Il aurait été intéressant de voir la pièce s’affranchir de la boucle répétitive où ces plaques tournantes qui font autant tourner les décors et les personnages physiquement que virevolter les dynamiques humaines dans une spirale sans fin, puisque l’histoire, bien que son intensité captive par ses premières explorations, peine à offrir de nouvelles perspectives.
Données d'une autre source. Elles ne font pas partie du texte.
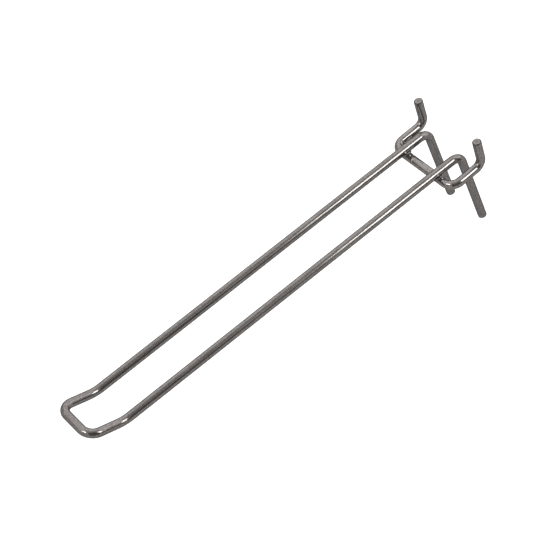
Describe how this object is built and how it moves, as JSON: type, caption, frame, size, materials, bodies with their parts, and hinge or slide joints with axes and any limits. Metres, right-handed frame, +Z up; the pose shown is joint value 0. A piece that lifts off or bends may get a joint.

L’obsession des personnages pour leurs désirs charnels s’éternise sans véritables avancées émotionnelles. La stagnation de l’histoire, bien que pertinente pour refléter l’ironie de leur tango dansé à quatre qui se lie au décor mouvant qui tourne en rond, finit simplement par nuire à la progression dramatique et ennuyer par sa répétition. Véritable vecteur de l’illusion, le décor permet en revanche de réellement vivre l’intensité du moment, mais aussi d’y trouver une forme de liberté dans le vertige ressenti par les personnages.

Contre toi est un tourbillon émotionnel captivant, qui réussit habilement à plonger le spectateur dans son univers de désir et de manipulation et où l’amour finit par devenir un poison corrosif dont sont victimes les protagonistes.

Contre toi est présentée au Théâtre Duceppe jusqu’au 15 février 2025.